In July, 1985, the plaintiff filed a second action, an eleven count complaint, in the United States District Court for the District of Connecticut. In that action the plaintiff alleged that he was a partner of Country Club Associates, and he set forth a number of federal and state law claims alleging that various individuals, including the defendants, had defrauded him of monies to which he was entitled as a partner. In his prayer for relief, the plaintiff requested that the court order the dissolution of the partnership and sought an accounting and the appointment of a receiver. The District Court concluded that, although some of the plaintiffs claims were denominated as federal claims, the action comprised the same essential facts and issues of the Massachusetts litigation, and was therefore barred by res judicata as to the defendants.

The plaintiff filed a third action, in Connecticut, in June, 1986. On appeal, he contends that the present *366action is distinct from the Massachusetts action and that the trial court erred in granting, on the basis of res judicata principles, the defendants’ motion for summary judgment.

Practice Book § 384 provides that summary judgment “shall be rendered forthwith if the pleadings, affidavits and any other proof submitted show that there is no genuine issue as to any material fact and that the moving party is entitled to judgment as a matter of law.”

“Our rules of res judicata are based on the public policy that ‘a party should not be allowed to relitigate a matter which it already has had an opportunity to litigate.’ In re Juvenile Appeal (83-DE), 190 Conn. 310, 318, 460 A.2d 1277 (1983) . . . .” Duhaime v. American Reserve Life Ins. Co., 200 Conn. 360, 363-64, 511 A.2d 333 (1986). “ ‘The doctrine of res judicata holds that an existing final judgment rendered upon the merits without fraud or collusion, by a court of competent jurisdiction, is conclusive of causes of action and of facts or issues thereby litigated as to the parties and their privies in all other actions in the same or any other judicial tribunal of concurrent jurisdiction. . . . If the same cause of action is again sued on, the judgment is a bar with respect to any claims relating to the cause of action which were actually made or which might have been made.’ (Emphasis added; citations omitted.) Wade’s Dairy, Inc. v. Fairfield, 181 Conn. 556, 559, 436 A.2d 24 (1980).” Lehto v. Sproul, 9 Conn. App. 441, 443-44, 519 A.2d 1214 (1987).

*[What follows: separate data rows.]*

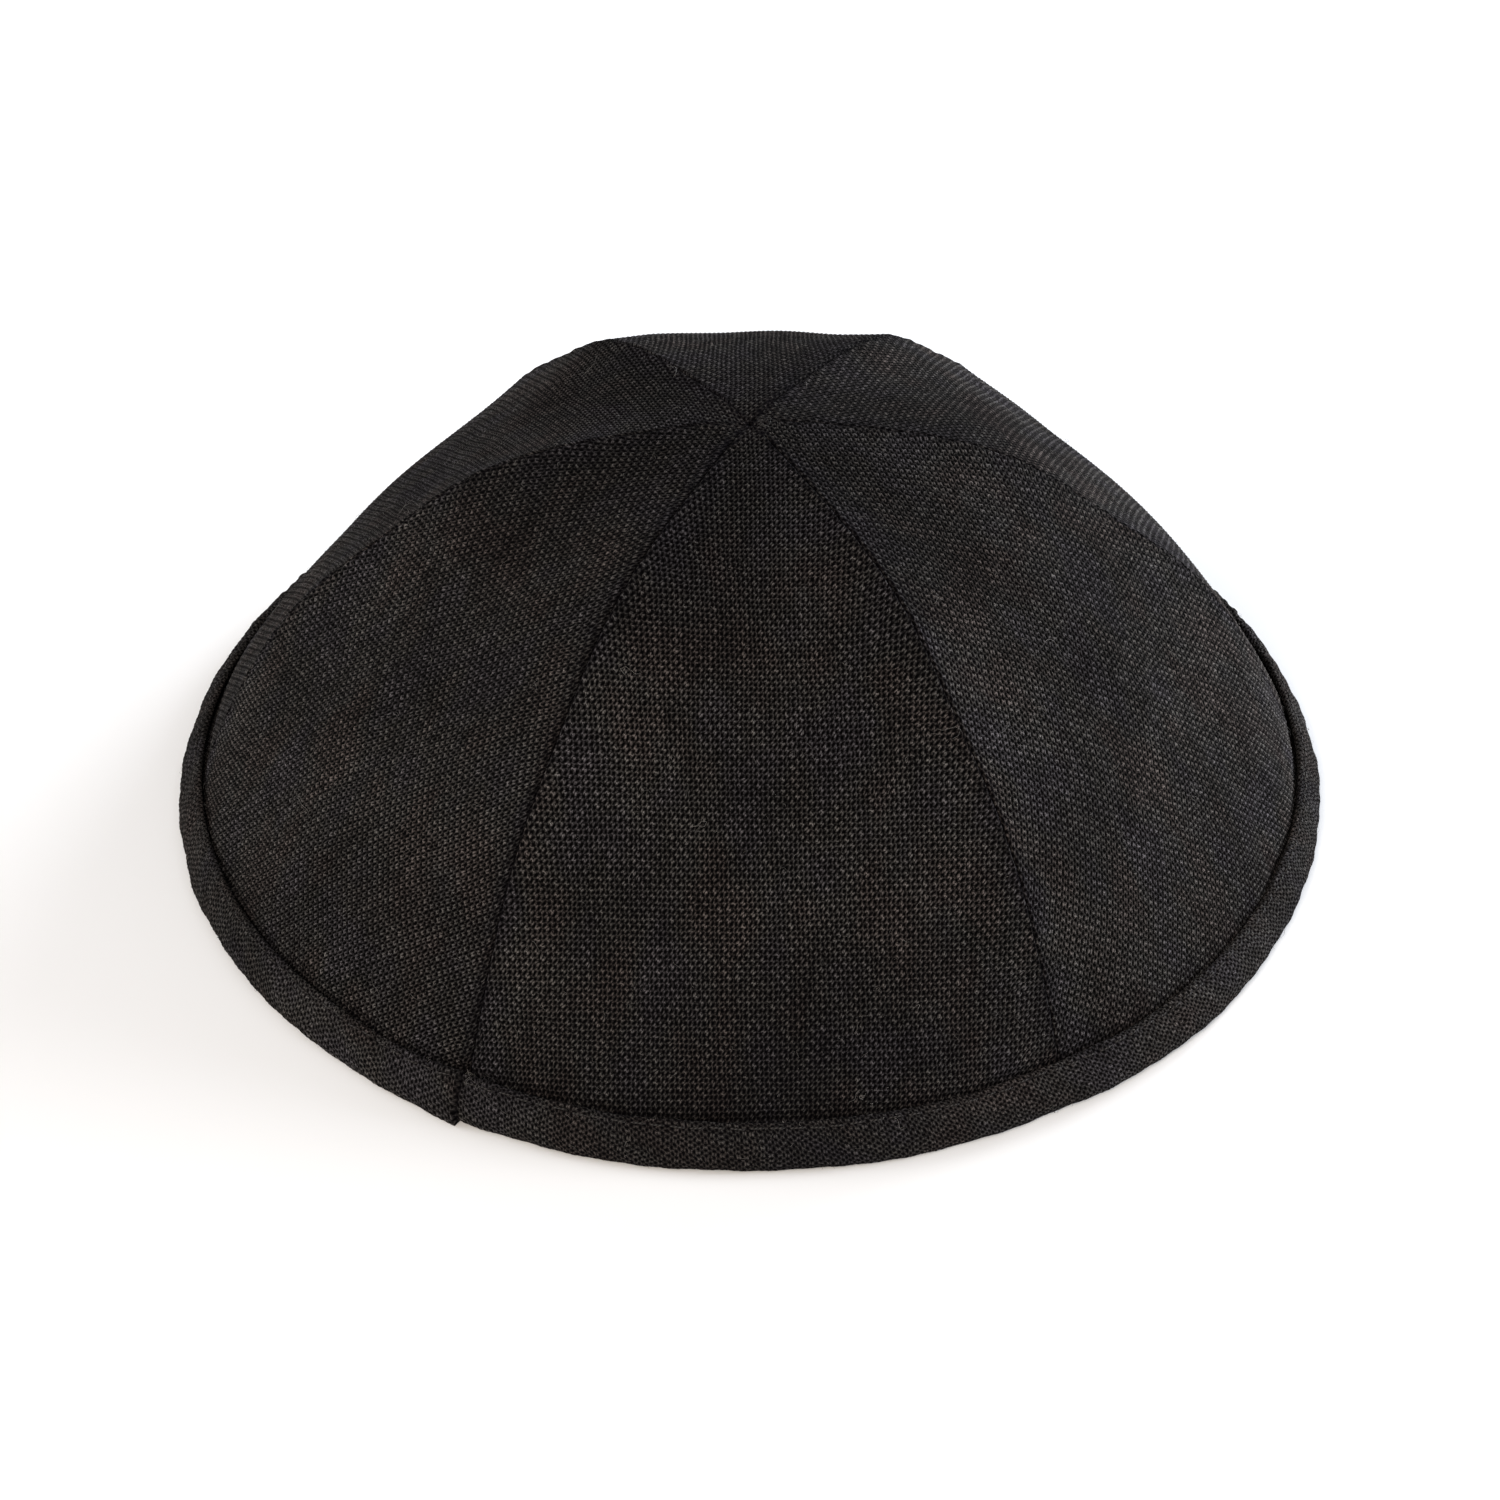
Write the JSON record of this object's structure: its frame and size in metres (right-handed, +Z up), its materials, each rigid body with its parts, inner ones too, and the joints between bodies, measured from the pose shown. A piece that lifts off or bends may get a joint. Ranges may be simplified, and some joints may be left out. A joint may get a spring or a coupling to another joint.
{
  "type": "kippah",
  "caption": "Low domed cloth skullcap of sewn curved gores meeting in a point at the crown, open below, with a folded bias binding round the rim and a lap joint at one seam's foot.",
  "frame": {"origin": "centre of the rim, in the plane that the rim rests on", "axes": "+Z up through the crown; -Y towards the front panel; +X to the right as seen from the front"},
  "size_m": [0.18, 0.18, 0.0707],
  "materials": {
    "linen_panel": "matt black plain-weave linen with slubby yarns and a faint warm cast",
    "linen_binding": "matt black plain-weave linen cut on the bias, stitched in black thread"
  },
  "bodies": {
    "root": {"panel_front": "linen_panel", "panel_front_right": "linen_panel", "panel_back_right": "linen_panel", "panel_back": "linen_panel", "panel_back_left": "linen_panel", "panel_front_left": "linen_panel", "rim_binding": "linen_binding"}
  },
  "joints": []
}
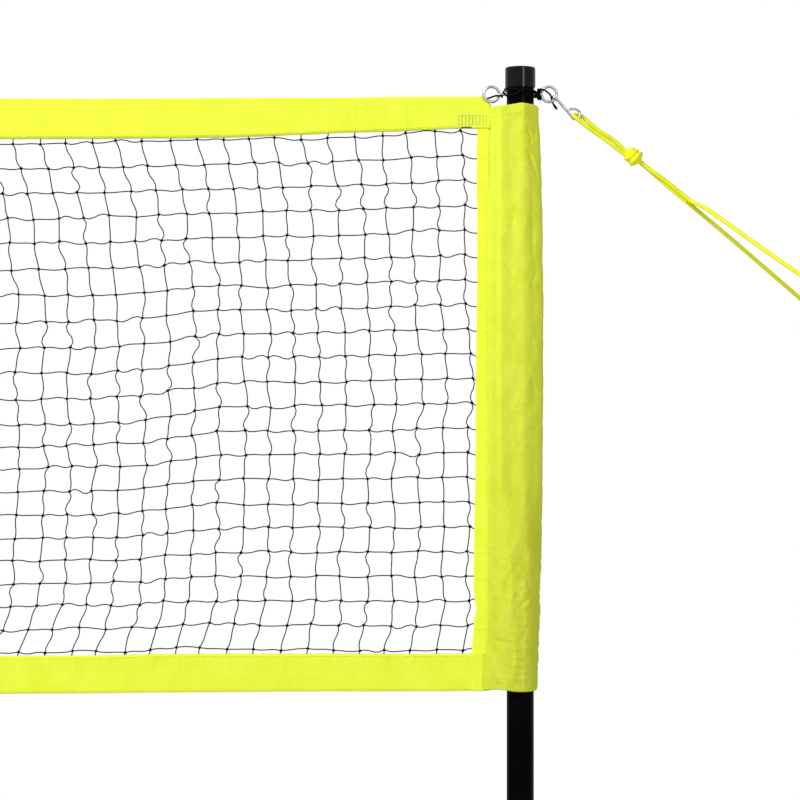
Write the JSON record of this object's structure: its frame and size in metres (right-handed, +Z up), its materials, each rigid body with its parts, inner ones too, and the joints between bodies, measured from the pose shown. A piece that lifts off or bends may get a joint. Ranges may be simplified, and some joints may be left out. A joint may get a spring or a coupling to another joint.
{
  "type": "net on telescoping poles",
  "caption": "Outdoor volleyball and badminton net on two telescoping poles with sleeves, guy ropes, tensioners and ground stakes.",
  "frame": {"origin": "on the ground at the axis of the right pole, where its ground spike enters the soil", "axes": "+X outwards along the net, so the net and the left pole lie at -X; -Y the front, +Y the back; +Z up"},
  "size_m": [12.0862, 3.2454, 2.4627],
  "materials": {
    "black_steel_tube": "black powder-coated steel tube, satin",
    "black_moulded_plastic": "black moulded plastic",
    "zinc_steel": "bright zinc-plated steel wire and rod",
    "yellow_cloth": "fluorescent yellow coated woven cloth",
    "dark_twine": "dark navy knotted nylon twine",
    "black_cord": "black braided cord",
    "yellow_rope": "fluorescent yellow braided polypropylene rope"
  },
  "bodies": {
    "ground_frame": {"right_bottom_tube": "black_steel_tube", "right_foot": "black_moulded_plastic", "right_ground_spike": "zinc_steel", "left_bottom_tube": "black_steel_tube", "left_foot": "black_moulded_plastic", "left_ground_spike": "zinc_steel", "ground_stakes": "zinc_steel", "stake_heads": "black_moulded_plastic", "right_front_guy": "yellow_rope", "right_back_guy": "yellow_rope", "left_front_guy": "yellow_rope", "left_back_guy": "yellow_rope"},
    "upper_frame": {"right_top_tube": "black_steel_tube", "right_cap": "black_moulded_plastic", "right_eye_pin": "zinc_steel", "right_guy_hook": "zinc_steel", "right_guy_bridle": "yellow_rope", "right_head_lashing": "black_cord", "right_sleeve": "yellow_cloth", "left_top_tube": "black_steel_tube", "left_cap": "black_moulded_plastic", "left_eye_pin": "zinc_steel", "left_guy_hook": "zinc_steel", "left_guy_bridle": "yellow_rope", "left_head_lashing": "black_cord", "left_sleeve": "yellow_cloth", "top_tape": "yellow_cloth", "bottom_tape": "yellow_cloth", "netting": "dark_twine", "head_cord": "black_cord"},
    "middle_tubes": {"right_middle_tube": "black_steel_tube", "left_middle_tube": "black_steel_tube"},
    "right_upper_button_clip": {"right_upper_button": "zinc_steel"},
    "right_lower_button_clip": {"right_lower_button": "zinc_steel"},
    "left_upper_button_clip": {"left_upper_button": "zinc_steel"},
    "left_lower_button_clip": {"left_lower_button": "zinc_steel"},
    "right_front_tensioner_slider": {"right_front_tensioner": "black_moulded_plastic"},
    "right_back_tensioner_slider": {"right_back_tensioner": "black_moulded_plastic"},
    "left_front_tensioner_slider": {"left_front_tensioner": "black_moulded_plastic"},
    "left_back_tensioner_slider": {"left_back_tensioner": "black_moulded_plastic"}
  },
  "joints": [
    {"name": "height", "type": "slide", "parent": "ground_frame", "child": "upper_frame", "axis": [0, 0, 1], "range_m": [-0.69, 0.19], "deforming": ["right_front_guy", "right_back_guy", "left_front_guy", "left_back_guy"]},
    {"name": "middle_tube_slide", "type": "slide", "parent": "ground_frame", "child": "middle_tubes", "axis": [0, 0, 1], "range_m": [-0.414, 0.114]},
    {"name": "right_upper_button_press", "type": "slide", "parent": "upper_frame", "child": "right_upper_button_clip", "axis": [0, 1, 0], "range_m": [0, 0.0045], "stiffness_N_per_m": 600, "springref_m": -0.003, "deforming": ["right_upper_button"]},
    {"name": "right_lower_button_press", "type": "slide", "parent": "middle_tubes", "child": "right_lower_button_clip", "axis": [0, 1, 0], "range_m": [0, 0.0045], "stiffness_N_per_m": 600, "springref_m": -0.003, "deforming": ["right_lower_button"]},
    {"name": "left_upper_button_press", "type": "slide", "parent": "upper_frame", "child": "left_upper_button_clip", "axis": [0, 1, 0], "range_m": [0, 0.0045], "stiffness_N_per_m": 600, "springref_m": -0.003, "deforming": ["left_upper_button"]},
    {"name": "left_lower_button_press", "type": "slide", "parent": "middle_tubes", "child": "left_lower_button_clip", "axis": [0, 1, 0], "range_m": [0, 0.0045], "stiffness_N_per_m": 600, "springref_m": -0.003, "deforming": ["left_lower_button"]},
    {"name": "right_front_tensioner_slide", "type": "slide", "parent": "ground_frame", "child": "right_front_tensioner_slider", "axis": [-0.7247, 0.4184, 0.5476], "range_m": [-0.3, 0.3]},
    {"name": "right_back_tensioner_slide", "type": "slide", "parent": "ground_frame", "child": "right_back_tensioner_slider", "axis": [-0.7247, -0.4184, 0.5476], "range_m": [-0.3, 0.3]},
    {"name": "left_front_tensioner_slide", "type": "slide", "parent": "ground_frame", "child": "left_front_tensioner_slider", "axis": [0.7247, 0.4184, 0.5476], "range_m": [-0.3, 0.3]},
    {"name": "left_back_tensioner_slide", "type": "slide", "parent": "ground_frame", "child": "left_back_tensioner_slider", "axis": [0.7247, -0.4184, 0.5476], "range_m": [-0.3, 0.3]}
  ],
  "couplings": [
    {"joint": "middle_tube_slide", "follows": "height", "ratio": 0.6}
  ]
}
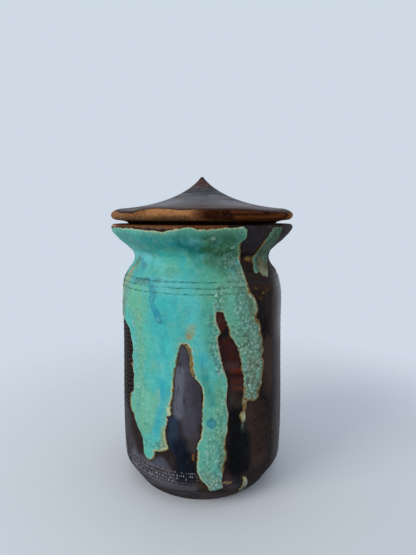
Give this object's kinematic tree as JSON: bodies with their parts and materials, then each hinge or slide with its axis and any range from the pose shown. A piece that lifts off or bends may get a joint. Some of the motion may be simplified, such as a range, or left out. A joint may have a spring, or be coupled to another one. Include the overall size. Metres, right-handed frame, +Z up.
{
  "type": "lidded pottery jar",
  "caption": "Wheel-thrown stoneware storage jar with a necked, flared mouth and a pointed lift-off lid, covered in a run turquoise glaze over iron brown.",
  "frame": {"origin": "middle of the foot, on the surface that the jar stands on", "axes": "+Z up through the tip of the lid, -Y towards the front that the picture shows, +X to its right"},
  "size_m": [0.1106, 0.1106, 0.1862],
  "materials": {
    "body_glaze": "glossy turquoise glaze run over a satin iron-brown glaze",
    "lid_glaze": "satin iron-brown glaze with a bare clay band round the rim"
  },
  "bodies": {
    "jar": {"jar_body": "body_glaze"},
    "lid": {"lid": "lid_glaze"}
  },
  "joints": [
    {"name": "lid_lift", "type": "slide", "parent": "jar", "child": "lid", "axis": [0, 0, 1], "range_m": [0, 0.08]}
  ]
}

In determining whether a particular claim is precluded by the doctrine of res judicata, our Supreme Court has adopted the transactional test of the Restatement (Second), Judgments. Duhaime v. American Reserve Life Ins. Co., supra, 364-65. Section 24 of the Restatement provides that “the claim [that is] extin*367guished includes all rights of the plaintiff to remedies against the defendant with respect to all or any part of the transaction, or series of connected transactions, out of which the action arose.” The transactional test measures the preclusive effect of a prior judgment, which includes any claims relating to the cause of action that were actually made or that might have been made. Duhaime v. American Reserve Life Ins. Co., supra, 365. “In determining the nature of a cause of action for these purposes, we have long looked to the ‘group of facts which is claimed to have brought about an unlawful injury to the plaintiff; Bridgeport Hydraulic Co. v. Pearson, 139 Conn. 186, 197, 91 A.2d 778 (1952); and have noted that ‘[e]ven though a single group of facts may give rise to rights for several kinds of relief, it is still a single cause of action.’ Id.” Duhaime v. American Reserve Life Ins. Co., supra.

The Massachusetts action and the present cause of action stem from a single group of facts, that is, the allegedly illegal and fraudulent purchase by the defendants of the plaintiff’s partnership interest in August, 1980. The plaintiff argues that the present action for a dissolution and winding up of the partnership is distinct from the Massachusetts action in that the present action seeks to recover the plaintiff’s total one-third equity interest in the partnership, while the Massachusetts litigation was solely an action for money damages for breach of the partnership agreement. We disagree.

It is apparent from the pleadings and transcripts of the Massachusetts litigation that the basis of the plaintiff’s claim for breach of partnership is the same as that of the present dissolution action, that is, the allegedly wrongful ejection of the plaintiff from the Country Club Associates partnership, and that, in both the present action and the Massachusetts action, the plaintiff sought compensation for the loss of his interest in the *368partnership. Thus, although the plaintiff has framed the present case as an action for the dissolution of the partnership rather than an action for breach, the plaintiff is, in effect, seeking to relitigate a single claim under a new theory in order to obtain an additional remedy. See Duhaime v. American Reserve Life Ins. Co., supra, 366.

The fact that the plaintiff seeks relief including an accounting, a sale and distribution of assets, and the appointment of a receiver, rather than money damages, does not transform this action into one distinct from the Massachusetts action. The transactional test of the Restatement applies to extinguish a claim by a plaintiff against a defendant even though the plaintiff in the second action seeks remedies or forms of relief not demanded in the first action. Lehto v. Sproul, supra, 444-45.

We conclude that the trial court did not err in finding the plaintiffs action barred by the principles of res judicata and in granting summary judgment for the defendants.

There is no error.

In this opinion the other judges concurred.

The defendant Allen Heflin was alleged in the Massachusetts action to be a silent partner in the Country Club Associates.